In the headset of Fig. 14, the illustrated speech analysis and enhancement procedure may additionally or alternatively be used for the speech picked up by the microphone in the headset before transmitted from the headset, so as to clean speech picked up by the microphone, e.g. if the user is located in a noisy environment.
In general, it is to be understood that the methods and devices described can be implemented by means of hardware, software, firmware or any combination of these. The invention or some of the features thereof can also be implemented as software running on one or more data processors and/or digital signal processors.
The individual elements of an embodiment of the invention may be physically, functionally and logically implemented in any suitable way such as in a single unit, in a plurality of units or as part of separate functional units. The invention may be implemented in a single unit, or be both physically and functionally distributed between different units and processors.
Although the present invention has been described in connection with the specified embodiments, it should not be construed as being in any way limited to the presented examples. The scope of the present invention is to be interpreted in the light of the accompanying claim set. In the context of the claims, the terms "comprising" or "comprises" do not exclude other possible elements or steps. Also, the mentioning of references such as "a" or "an" etc. should not be construed as excluding a plurality. The use of reference signs in the claims with respect to elements indicated in the figures shall also not be construed as limiting the scope of the invention. Furthermore, individual features mentioned in different claims, may possibly be advantageously combined, and the mentioning of these features in different claims does not exclude that a combination of features is not possible and advantageous.

Claims

1. A signal analysis method including a non-Gaussian auto-regressive model (AR), wherein an input (X) to the auto-regressive model (AR) is modelled as a sequence of symbols (I) from a finite alphabet by a finite state stochastic model (FSSM), where probability density functions of the input at each time instant are Gaussian probability density functions having the same variance (σ2 !, σ2 2) for each symbol and with their means (P1, μ2) representing values of the symbols.

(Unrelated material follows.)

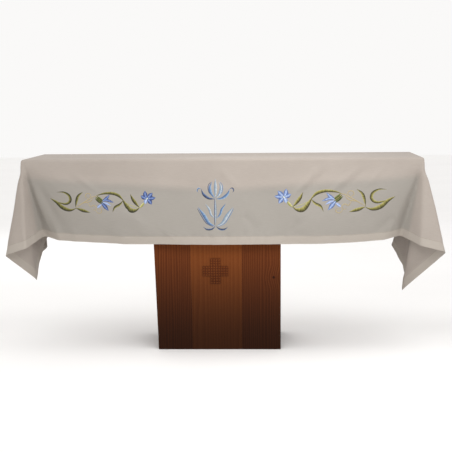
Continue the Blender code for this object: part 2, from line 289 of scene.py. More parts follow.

2. Signal analysis method according to claim 1, wherein the input (X) of the auto- regressive model (AR) is modelled as a sequence of symbols (I) from the finite alphabet added with Gaussian noise.
3. Signal analysis method according to claim 1 or 2, wherein the finite state stochastic model (FSSM) is a Hidden Markov Model.

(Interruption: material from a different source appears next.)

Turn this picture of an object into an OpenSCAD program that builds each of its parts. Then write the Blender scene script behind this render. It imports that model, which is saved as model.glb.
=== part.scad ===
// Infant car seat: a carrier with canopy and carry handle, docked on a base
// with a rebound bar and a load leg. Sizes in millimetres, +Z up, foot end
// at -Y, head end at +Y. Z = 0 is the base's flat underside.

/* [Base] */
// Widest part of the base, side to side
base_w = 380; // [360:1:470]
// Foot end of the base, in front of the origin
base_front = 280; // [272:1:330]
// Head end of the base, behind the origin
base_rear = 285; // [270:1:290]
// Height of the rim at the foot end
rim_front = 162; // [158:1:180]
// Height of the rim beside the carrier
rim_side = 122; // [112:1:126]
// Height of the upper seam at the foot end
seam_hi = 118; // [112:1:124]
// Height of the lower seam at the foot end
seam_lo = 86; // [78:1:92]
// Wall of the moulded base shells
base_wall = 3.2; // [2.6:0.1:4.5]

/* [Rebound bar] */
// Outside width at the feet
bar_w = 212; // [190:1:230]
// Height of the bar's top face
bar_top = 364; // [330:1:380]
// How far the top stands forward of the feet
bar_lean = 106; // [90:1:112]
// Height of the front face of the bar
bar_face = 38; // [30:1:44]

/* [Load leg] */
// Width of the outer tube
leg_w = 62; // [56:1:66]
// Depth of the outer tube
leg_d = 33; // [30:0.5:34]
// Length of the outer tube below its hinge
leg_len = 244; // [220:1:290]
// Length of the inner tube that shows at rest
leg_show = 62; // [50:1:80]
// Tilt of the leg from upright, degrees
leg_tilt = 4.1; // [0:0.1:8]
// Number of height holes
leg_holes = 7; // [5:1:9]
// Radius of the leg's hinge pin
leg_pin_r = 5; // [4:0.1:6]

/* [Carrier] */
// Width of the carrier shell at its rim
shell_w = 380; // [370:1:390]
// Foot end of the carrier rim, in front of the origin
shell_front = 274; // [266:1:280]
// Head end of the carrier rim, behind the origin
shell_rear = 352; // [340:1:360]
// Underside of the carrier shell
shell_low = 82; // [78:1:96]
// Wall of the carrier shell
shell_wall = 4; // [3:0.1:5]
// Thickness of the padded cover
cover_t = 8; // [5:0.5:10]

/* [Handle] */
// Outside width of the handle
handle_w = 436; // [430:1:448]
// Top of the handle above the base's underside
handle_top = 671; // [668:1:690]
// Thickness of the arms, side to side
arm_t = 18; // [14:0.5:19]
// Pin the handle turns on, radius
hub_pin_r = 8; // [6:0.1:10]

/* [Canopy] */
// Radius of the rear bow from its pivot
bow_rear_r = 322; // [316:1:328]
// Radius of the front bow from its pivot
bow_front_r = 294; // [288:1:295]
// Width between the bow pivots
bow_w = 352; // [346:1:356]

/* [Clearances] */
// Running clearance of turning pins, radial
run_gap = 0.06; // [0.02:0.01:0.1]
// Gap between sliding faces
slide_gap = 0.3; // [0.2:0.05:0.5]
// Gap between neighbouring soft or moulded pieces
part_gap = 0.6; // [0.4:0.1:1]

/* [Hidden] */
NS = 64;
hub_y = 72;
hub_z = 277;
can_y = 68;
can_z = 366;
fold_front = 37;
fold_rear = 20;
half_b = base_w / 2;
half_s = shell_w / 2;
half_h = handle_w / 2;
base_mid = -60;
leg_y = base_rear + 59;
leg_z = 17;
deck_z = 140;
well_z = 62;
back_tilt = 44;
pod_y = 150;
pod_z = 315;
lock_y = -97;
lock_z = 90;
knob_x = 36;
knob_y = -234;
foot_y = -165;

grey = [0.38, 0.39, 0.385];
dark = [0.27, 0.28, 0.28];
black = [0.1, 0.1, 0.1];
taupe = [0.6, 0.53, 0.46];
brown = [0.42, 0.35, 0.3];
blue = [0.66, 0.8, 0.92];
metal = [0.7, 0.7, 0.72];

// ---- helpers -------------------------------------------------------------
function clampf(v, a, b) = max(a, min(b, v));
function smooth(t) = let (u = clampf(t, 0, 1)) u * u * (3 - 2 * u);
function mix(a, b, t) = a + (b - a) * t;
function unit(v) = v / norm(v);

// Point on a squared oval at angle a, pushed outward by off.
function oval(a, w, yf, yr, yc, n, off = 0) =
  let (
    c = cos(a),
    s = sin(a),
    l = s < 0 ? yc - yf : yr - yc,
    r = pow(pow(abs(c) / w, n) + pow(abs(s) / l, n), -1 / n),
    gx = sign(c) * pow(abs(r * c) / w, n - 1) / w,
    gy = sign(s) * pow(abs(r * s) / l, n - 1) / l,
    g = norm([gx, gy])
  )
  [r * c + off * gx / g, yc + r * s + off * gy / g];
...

4. Signal analysis method according to claim 3, wherein the Hidden Markov Model has the form of a Gaussian Mixture Model.
5. Signal analysis method according to any of the preceding claims, wherein the finite state stochastic model is a two-state model.
6. Signal analysis method according to any of the preceding claims, including an identification step of performing an expectation-maximization algorithm.
7. Signal analysis method according to claim 6, wherein the expectation- maximization algorithm involves performing a smoothing on the signal with a multi-state minimum mean-square error smoother.
8. Signal analysis method according to claim 7, wherein the multi-state minimum mean-square error smoother is a soft-decision switching Kalman filter.
9. A speech analysis method including the signal analysis method according to any of claims 1-8.
10. A speech enhancement method including the method according to any of claims 1-8.
11. A blind source separation method according to any of claims 1-8.
12. A blind channel equalization method according to any of claims 1-8.
13. A blind channel estimation method according to any of claims 1-8.
14. A blind system identification method according to any of claims 1-8.
15. A device including a processor arranged to perform the method according to any of claims 1-14.
16. A device according to claim 15, the device being selected from the group consisting of: a mobile phone, a communication device, an internet telephony system, sound recording equipment, sound processing equipment, sound editing equipment, broadcasting sound equipment, and a monitoring system.
17. Device according to claim 15, the device being selected from the group consisting of: a hearing aid, a headset, an assistive listening device, an electronic hearing protector, and a headphone with a built-in microphone.
18. Device according to claim 15, arranged to receive a telecommunication signal, the device including a channel equalizer arranged to perform a blind channel equalization according to any of claims 1-8.
19. Computer executable program code adapted to perform the method according to any of claims 1-14.